Non-Stationary Online Structured Prediction with Surrogate Losses
Shinsaku Sakaue, Han Bao, Yuzhou Cao
TL;DR
The paper tackles non-stationary online structured prediction under surrogate losses, where classical finite surrogate regret bounds fail to control the target loss. It derives a tight, data‑dependent bound on cumulative target loss: $\sum_{t=1}^T \ell(\hat{y}_t,y_t) = F_T + C(1 + P_T)$, with $F_T$ the surrogate loss of a comparator sequence and $P_T$ its path length, by fusing dynamic regret analysis of online gradient descent with a surrogate-gap decoding mechanism.

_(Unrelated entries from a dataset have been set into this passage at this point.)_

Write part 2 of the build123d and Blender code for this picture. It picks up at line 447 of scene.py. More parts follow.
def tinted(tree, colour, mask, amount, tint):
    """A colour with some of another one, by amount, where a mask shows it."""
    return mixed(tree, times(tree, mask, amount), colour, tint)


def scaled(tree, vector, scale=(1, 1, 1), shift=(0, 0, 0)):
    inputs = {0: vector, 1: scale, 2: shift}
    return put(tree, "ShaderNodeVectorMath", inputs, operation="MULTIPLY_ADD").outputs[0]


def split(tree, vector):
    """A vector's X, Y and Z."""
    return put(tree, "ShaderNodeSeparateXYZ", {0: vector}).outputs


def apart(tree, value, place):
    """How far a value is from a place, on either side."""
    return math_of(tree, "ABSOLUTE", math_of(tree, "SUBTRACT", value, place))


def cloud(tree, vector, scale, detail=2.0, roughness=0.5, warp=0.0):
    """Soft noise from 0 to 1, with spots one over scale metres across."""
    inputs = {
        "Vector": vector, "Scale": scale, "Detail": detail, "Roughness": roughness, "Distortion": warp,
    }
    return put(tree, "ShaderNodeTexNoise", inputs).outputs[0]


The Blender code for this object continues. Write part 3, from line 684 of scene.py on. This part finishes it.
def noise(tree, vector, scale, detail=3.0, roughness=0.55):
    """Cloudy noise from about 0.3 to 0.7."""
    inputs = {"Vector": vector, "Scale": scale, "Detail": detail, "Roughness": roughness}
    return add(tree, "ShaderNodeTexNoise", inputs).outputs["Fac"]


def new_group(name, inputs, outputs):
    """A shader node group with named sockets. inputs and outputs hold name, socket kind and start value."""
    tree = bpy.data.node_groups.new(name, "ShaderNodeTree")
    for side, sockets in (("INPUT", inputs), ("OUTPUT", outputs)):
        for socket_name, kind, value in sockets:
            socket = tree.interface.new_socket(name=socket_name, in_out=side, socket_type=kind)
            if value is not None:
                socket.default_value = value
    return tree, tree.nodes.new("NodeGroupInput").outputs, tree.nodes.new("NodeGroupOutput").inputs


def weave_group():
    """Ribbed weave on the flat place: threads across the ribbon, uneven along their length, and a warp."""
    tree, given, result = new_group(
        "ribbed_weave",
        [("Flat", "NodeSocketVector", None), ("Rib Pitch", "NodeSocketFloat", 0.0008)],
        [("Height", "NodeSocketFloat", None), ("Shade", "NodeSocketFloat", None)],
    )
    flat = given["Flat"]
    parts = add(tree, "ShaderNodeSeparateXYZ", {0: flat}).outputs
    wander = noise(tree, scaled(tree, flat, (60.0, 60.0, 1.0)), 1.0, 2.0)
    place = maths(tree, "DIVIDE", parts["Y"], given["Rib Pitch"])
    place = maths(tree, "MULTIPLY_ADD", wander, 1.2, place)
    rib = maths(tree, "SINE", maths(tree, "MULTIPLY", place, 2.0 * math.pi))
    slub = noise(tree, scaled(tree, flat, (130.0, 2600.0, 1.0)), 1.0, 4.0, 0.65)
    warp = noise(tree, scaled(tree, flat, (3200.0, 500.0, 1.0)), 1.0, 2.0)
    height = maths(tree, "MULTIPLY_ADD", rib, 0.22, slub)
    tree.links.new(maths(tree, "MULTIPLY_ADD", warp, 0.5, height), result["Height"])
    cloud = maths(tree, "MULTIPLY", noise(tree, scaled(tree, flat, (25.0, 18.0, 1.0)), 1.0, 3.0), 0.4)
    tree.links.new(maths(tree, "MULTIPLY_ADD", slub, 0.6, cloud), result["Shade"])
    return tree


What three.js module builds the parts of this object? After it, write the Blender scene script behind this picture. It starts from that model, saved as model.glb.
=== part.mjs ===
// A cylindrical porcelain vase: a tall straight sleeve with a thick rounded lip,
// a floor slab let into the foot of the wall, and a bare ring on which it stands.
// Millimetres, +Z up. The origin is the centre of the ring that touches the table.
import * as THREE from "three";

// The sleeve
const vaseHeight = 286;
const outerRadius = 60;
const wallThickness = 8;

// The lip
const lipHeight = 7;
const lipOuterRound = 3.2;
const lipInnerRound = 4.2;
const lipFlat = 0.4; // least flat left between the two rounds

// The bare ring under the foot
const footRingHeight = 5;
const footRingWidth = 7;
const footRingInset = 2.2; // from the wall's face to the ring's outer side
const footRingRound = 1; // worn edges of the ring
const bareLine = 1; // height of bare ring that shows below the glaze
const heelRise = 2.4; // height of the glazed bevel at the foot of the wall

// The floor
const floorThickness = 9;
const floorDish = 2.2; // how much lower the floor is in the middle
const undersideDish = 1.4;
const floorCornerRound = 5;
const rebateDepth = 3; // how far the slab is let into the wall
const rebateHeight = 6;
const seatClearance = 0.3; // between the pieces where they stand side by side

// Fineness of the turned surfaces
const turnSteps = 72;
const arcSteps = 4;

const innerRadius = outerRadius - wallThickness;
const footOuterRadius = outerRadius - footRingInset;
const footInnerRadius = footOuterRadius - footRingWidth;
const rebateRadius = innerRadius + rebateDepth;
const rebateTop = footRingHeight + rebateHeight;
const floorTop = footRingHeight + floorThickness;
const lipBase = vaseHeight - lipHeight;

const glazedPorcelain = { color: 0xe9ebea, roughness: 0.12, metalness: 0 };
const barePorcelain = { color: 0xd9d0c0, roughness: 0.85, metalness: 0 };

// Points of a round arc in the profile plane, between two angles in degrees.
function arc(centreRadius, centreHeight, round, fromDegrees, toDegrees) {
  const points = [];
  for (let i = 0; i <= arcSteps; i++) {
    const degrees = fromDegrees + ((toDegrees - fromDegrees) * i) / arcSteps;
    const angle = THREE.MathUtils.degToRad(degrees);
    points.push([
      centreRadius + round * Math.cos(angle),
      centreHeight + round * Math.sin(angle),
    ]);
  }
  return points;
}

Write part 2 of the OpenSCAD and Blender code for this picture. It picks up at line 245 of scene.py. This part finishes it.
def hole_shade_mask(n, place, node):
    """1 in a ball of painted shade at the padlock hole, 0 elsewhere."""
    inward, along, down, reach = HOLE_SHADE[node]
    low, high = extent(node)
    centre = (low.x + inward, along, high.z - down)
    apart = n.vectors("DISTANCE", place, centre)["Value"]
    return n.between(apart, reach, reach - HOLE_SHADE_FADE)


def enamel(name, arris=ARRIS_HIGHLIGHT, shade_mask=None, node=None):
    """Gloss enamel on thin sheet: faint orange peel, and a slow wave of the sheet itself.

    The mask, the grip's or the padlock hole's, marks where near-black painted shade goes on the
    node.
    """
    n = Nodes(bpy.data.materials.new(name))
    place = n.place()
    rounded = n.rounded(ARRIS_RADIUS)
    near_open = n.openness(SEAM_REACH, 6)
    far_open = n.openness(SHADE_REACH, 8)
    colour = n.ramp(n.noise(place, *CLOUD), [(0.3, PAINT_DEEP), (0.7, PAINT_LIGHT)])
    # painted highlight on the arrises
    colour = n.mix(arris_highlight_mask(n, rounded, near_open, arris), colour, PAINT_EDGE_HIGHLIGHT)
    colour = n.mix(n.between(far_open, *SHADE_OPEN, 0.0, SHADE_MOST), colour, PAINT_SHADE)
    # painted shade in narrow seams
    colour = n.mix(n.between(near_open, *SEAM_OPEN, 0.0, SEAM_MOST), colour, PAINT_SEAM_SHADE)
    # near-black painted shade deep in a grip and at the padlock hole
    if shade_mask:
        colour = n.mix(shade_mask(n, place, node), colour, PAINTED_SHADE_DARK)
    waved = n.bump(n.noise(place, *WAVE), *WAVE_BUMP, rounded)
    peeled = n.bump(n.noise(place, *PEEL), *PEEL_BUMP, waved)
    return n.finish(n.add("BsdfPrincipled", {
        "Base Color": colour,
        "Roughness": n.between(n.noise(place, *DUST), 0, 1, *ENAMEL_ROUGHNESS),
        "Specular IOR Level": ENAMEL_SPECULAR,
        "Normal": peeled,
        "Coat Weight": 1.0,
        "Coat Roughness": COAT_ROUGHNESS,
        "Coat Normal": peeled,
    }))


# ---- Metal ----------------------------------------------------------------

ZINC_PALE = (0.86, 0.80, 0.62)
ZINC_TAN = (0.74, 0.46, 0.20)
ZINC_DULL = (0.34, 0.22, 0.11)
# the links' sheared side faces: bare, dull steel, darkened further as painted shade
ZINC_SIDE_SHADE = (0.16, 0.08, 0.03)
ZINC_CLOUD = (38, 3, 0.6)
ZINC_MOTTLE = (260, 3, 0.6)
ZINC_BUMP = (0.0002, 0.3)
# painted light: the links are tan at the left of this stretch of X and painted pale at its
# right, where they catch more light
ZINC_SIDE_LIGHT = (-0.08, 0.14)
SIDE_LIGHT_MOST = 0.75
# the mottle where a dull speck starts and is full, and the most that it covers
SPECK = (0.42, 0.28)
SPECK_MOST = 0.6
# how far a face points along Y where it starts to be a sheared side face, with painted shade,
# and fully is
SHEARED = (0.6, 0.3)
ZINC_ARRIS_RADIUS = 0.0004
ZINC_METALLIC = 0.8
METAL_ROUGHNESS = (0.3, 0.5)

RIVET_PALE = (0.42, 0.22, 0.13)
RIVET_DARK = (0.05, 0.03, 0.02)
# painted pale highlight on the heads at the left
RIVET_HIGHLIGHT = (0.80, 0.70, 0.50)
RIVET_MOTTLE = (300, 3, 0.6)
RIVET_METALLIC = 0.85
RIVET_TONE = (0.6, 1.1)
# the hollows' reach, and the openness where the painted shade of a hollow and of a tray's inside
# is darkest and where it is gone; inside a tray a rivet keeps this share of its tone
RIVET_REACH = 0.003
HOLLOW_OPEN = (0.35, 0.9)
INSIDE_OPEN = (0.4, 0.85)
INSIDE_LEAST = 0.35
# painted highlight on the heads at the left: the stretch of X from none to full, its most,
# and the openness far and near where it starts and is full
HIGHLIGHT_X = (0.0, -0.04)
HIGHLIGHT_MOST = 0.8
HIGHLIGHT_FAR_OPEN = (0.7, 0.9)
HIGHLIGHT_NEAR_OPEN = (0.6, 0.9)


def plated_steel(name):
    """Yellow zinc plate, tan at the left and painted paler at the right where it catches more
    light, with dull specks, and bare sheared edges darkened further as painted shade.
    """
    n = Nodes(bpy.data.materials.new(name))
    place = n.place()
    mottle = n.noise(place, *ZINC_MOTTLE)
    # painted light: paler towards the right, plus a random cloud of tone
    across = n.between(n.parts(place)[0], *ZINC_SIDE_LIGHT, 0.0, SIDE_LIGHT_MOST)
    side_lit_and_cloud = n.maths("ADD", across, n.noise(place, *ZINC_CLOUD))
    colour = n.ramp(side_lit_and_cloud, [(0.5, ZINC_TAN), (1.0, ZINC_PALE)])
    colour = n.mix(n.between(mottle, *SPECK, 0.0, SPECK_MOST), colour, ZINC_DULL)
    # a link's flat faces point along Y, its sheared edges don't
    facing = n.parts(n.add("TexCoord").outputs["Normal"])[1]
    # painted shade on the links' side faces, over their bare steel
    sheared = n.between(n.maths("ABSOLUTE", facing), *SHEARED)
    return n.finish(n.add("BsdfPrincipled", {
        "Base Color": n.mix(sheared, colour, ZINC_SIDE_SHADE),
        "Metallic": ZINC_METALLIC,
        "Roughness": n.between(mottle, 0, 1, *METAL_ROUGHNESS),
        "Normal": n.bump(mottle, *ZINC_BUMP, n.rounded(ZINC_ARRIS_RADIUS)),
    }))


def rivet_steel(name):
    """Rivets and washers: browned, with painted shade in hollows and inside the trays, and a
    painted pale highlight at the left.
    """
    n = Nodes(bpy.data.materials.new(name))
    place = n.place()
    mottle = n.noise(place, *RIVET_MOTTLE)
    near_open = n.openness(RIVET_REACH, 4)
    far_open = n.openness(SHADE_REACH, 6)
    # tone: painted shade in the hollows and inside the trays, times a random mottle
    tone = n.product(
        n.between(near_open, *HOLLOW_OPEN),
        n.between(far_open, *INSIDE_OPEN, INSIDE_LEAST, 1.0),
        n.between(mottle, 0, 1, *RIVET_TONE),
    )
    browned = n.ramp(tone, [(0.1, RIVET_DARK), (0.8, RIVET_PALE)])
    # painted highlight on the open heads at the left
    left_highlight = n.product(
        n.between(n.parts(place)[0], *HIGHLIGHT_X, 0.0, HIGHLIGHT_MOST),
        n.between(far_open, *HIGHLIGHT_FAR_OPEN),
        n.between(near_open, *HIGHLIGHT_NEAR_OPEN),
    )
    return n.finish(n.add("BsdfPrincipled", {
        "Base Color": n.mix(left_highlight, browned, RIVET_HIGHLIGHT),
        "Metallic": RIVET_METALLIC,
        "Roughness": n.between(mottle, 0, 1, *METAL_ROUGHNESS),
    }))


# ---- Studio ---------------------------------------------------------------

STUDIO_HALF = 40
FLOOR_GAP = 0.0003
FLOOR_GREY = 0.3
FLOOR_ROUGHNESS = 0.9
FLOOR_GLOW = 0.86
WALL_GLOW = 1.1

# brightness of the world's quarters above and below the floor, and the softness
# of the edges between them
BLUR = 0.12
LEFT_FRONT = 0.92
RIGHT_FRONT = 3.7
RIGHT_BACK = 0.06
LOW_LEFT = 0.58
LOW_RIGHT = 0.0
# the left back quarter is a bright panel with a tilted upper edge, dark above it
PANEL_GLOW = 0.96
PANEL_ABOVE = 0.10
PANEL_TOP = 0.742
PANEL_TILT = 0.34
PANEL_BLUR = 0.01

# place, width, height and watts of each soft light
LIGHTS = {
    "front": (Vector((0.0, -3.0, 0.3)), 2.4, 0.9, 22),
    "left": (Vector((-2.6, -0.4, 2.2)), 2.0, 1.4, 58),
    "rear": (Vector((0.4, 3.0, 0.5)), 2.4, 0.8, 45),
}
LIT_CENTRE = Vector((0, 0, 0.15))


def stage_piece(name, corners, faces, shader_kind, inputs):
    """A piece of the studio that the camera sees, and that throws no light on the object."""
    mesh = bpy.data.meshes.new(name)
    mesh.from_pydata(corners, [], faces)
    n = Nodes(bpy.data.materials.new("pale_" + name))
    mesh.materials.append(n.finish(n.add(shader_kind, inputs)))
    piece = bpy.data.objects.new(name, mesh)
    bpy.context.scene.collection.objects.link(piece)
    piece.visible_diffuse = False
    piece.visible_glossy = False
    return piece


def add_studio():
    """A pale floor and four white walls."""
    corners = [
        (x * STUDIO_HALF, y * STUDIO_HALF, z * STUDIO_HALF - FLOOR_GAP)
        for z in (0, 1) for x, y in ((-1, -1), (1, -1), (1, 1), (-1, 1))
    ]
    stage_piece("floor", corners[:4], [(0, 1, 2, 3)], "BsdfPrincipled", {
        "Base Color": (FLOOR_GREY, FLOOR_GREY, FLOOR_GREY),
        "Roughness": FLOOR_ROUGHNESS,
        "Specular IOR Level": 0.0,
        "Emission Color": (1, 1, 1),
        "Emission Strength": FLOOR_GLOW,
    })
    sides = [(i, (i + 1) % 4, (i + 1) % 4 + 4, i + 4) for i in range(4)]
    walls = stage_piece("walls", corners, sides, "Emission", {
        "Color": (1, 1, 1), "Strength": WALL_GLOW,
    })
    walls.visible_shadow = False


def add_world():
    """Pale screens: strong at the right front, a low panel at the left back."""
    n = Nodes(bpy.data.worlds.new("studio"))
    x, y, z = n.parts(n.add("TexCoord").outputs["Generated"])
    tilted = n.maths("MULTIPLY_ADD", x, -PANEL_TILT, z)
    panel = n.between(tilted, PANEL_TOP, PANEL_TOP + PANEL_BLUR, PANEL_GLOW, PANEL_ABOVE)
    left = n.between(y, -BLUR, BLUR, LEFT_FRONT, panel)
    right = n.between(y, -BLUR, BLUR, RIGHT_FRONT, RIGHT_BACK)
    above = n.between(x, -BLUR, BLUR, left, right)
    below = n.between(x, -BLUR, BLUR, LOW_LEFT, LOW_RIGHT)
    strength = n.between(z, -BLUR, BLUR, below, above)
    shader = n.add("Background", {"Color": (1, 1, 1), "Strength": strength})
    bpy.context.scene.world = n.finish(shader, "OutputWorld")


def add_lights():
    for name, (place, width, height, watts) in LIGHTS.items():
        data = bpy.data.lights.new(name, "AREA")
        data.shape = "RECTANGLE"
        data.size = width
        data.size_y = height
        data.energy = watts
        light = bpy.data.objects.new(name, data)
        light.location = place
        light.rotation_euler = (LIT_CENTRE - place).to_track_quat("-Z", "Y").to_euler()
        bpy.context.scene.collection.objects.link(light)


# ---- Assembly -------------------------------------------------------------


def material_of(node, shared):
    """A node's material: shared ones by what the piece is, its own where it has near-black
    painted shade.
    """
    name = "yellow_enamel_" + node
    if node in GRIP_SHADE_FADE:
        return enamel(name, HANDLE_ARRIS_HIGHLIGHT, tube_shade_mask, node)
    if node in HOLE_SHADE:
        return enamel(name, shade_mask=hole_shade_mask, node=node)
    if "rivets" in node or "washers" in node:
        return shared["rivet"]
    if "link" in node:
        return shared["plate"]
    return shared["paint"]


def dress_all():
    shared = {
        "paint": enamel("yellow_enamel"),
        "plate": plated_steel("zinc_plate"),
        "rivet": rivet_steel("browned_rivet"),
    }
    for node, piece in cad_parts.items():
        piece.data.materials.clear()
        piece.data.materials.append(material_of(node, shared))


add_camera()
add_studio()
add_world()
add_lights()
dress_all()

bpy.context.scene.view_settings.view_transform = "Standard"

A Polyak‑style learning rate is proposed to guarantee target-loss bounds in practice, and the framework is extended to the broader class of convolutional Fenchel–Young losses, enabling nontrivial targets like ranking and NDCG. A matching lower bound shows the $F_T$ and $P_T$ dependencies are tight in the worst case, and the results collectively provide non-stationary, target-loss guarantees in full-information online structured prediction. The work also highlights practical implications for adaptive optimization and decoding in non-stationary environments, with empirical support for the proposed learning-rate strategy.
Abstract
Online structured prediction, including online classification as a special case, is the task of sequentially predicting labels from input features. Therein the surrogate regret -- the cumulative excess of the target loss (e.g., 0-1 loss) over the surrogate loss (e.g., logistic loss) of the fixed best estimator -- has gained attention, particularly because it often admits a finite bound independent of the time horizon $T$. However, such guarantees break down in non-stationary environments, where every fixed estimator may incur the surrogate loss growing linearly with $T$. We address this by proving a bound of the form $F_T + C(1 + P_T)$ on the cumulative target loss, where $F_T$ is the cumulative surrogate loss of any comparator sequence, $P_T$ is its path length, and $C > 0$ is some constant. This bound depends on $T$ only through $F_T$ and $P_T$, often yielding much stronger guarantees in non-stationary environments. Our core idea is to synthesize the dynamic regret bound of the online gradient descent (OGD) with the technique of exploiting the surrogate gap. Our analysis also sheds light on a new Polyak-style learning rate for OGD, which systematically offers target-loss guarantees and exhibits promising empirical performance. We further extend our approach to a broader class of problems via the convolutional Fenchel--Young loss. Finally, we prove a lower bound showing that the dependence on $F_T$ and $P_T$ is tight.